We also read of “peace”. The gift of peace must not be separated from that of grace. Peace is included in grace, is one of the gifts of grace. That Paul mentions this one gift of grace, after he already had mentioned grace in his salutation, is because the church of God needs particularly the blessing of peace. Peace is that gift of grace whereby we have peace of heart and soul with God and therefore with all things. It gives us the assurance that all is well between God’s people and God, and also that, whatever may betide, all things work together for our good.

The source of this grace and peace is “God our Father, and the Lord Jesus Christ”. What the apostle means to say here we may express thusly: Grace be to you, and peace from God, our Father, and grace be to you and peace from the Lord Jesus Christ.
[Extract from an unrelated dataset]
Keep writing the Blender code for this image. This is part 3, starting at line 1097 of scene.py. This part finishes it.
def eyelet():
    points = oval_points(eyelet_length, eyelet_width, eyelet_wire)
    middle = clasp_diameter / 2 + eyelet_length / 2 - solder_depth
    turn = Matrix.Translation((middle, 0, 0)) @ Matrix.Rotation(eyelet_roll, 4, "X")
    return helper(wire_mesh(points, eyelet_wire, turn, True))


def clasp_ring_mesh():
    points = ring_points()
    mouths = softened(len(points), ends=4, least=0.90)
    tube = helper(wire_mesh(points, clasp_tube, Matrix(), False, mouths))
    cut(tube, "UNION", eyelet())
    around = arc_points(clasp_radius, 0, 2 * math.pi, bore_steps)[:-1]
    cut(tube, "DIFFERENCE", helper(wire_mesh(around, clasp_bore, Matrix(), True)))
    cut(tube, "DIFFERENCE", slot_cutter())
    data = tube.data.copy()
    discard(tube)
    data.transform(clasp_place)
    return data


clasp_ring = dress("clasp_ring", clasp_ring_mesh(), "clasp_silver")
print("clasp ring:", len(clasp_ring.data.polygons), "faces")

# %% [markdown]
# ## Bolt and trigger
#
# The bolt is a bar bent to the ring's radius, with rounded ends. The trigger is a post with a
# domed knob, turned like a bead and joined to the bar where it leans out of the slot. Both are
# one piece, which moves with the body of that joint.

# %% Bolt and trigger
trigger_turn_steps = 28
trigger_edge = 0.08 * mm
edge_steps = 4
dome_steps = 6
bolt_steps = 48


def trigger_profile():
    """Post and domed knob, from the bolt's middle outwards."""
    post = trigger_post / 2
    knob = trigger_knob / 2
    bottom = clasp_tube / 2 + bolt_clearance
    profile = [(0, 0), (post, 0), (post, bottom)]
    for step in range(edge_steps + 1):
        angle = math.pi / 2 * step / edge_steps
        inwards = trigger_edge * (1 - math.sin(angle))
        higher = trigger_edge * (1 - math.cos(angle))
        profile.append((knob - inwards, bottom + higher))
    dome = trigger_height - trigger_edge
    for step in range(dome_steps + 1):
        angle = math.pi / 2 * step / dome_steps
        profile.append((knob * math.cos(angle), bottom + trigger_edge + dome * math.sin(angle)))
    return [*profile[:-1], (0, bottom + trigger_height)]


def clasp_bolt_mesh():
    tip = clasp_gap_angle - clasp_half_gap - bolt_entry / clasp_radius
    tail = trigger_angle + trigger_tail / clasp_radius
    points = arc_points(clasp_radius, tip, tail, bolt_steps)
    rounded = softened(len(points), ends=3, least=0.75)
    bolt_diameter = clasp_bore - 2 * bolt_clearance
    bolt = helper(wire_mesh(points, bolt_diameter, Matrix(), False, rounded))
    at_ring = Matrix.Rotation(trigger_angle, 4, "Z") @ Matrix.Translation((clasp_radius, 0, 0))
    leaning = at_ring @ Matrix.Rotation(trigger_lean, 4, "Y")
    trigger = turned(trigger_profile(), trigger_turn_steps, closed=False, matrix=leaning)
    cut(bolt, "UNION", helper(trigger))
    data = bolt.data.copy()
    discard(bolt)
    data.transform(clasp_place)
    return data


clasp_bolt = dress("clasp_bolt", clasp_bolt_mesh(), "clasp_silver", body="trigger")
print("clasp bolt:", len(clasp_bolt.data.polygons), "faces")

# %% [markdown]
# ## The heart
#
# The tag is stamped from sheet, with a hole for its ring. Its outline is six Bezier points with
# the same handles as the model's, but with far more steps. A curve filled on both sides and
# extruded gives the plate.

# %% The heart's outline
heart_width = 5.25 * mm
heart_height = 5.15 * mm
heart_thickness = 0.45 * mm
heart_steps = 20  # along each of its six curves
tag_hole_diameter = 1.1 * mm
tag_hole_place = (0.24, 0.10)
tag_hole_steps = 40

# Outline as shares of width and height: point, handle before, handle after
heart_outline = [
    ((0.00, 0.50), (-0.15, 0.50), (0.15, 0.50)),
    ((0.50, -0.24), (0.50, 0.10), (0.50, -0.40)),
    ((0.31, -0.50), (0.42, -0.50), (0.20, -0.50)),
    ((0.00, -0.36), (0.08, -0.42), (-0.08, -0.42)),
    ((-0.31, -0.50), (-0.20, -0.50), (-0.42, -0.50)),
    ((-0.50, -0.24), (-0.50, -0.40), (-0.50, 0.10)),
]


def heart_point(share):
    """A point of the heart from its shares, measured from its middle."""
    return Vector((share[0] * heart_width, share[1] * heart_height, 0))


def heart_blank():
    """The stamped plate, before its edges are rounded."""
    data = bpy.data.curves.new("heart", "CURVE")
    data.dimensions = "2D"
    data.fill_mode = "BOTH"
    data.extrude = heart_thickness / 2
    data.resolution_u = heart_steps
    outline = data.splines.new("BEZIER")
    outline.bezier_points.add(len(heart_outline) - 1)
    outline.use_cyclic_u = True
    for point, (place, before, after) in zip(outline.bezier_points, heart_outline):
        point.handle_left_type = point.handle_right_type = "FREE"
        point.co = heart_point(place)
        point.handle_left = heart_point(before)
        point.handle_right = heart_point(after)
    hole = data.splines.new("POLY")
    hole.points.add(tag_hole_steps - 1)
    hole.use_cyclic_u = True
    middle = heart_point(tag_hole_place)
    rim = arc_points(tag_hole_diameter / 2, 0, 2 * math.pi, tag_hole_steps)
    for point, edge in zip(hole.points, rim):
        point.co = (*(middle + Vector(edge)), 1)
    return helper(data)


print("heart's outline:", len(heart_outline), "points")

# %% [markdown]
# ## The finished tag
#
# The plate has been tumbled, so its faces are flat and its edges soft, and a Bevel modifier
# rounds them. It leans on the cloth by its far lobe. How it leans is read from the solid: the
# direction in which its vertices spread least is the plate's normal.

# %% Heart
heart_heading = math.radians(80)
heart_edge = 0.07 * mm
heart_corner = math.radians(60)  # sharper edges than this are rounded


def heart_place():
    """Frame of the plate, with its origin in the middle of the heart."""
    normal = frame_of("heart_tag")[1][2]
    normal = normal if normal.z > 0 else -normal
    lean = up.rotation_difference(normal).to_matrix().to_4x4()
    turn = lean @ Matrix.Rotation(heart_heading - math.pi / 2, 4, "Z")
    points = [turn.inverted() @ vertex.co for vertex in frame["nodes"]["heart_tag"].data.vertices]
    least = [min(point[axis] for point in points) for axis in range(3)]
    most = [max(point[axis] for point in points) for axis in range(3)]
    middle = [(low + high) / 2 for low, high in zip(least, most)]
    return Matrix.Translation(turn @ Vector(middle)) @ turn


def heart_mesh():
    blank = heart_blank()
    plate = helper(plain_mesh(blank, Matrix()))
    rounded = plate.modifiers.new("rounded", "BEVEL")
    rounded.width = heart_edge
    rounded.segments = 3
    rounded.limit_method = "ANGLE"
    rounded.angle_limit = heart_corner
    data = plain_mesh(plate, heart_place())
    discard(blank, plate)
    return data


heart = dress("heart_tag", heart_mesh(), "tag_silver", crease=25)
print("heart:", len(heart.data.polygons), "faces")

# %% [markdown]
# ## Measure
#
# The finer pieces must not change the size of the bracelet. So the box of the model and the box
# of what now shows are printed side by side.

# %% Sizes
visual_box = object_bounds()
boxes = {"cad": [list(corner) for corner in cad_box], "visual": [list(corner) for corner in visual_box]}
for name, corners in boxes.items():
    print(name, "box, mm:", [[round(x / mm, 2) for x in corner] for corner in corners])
God, the Father, is the Triune God in this text. Jesus Christ is referred to as the Mediator, the glorified Head of the elect, according to the human nature. The text does not direct us to two sources of our spiritual blessings, God and Christ. God, the Father, is the source. Jesus Christ is the medium through whom God, the Father, blesses us. God is the source. For that reason He is called our Father, because the idea of “Father” is primarily that of source. But God, our Father, blesses us through Jesus Christ, our Lord, who suffered and died for us, rose again and was glorified, Himself received the Spirit beyond measure, and through and out of whom we receive the blessings of grace and peace.

Finally, what is the implication of this salutation? Does the apostle here merely express a personal wish? We must bear in mind that he is an apostle by the will of God and1 that he therefore declares the will of God. First of all, Paul here declares a fact. It is God Who declares through him that His grace and peace are upon Hits people. And, secondly, these words also express the apostle’s prayer, which  at the same time constitutes for us an urgent admonition. We possess this grace and peace only in principle and we walk in them only in principle. Therefore the apostle prays that the Church of God may ever receive grace and peace, grow in these graces, and consciously walk in them.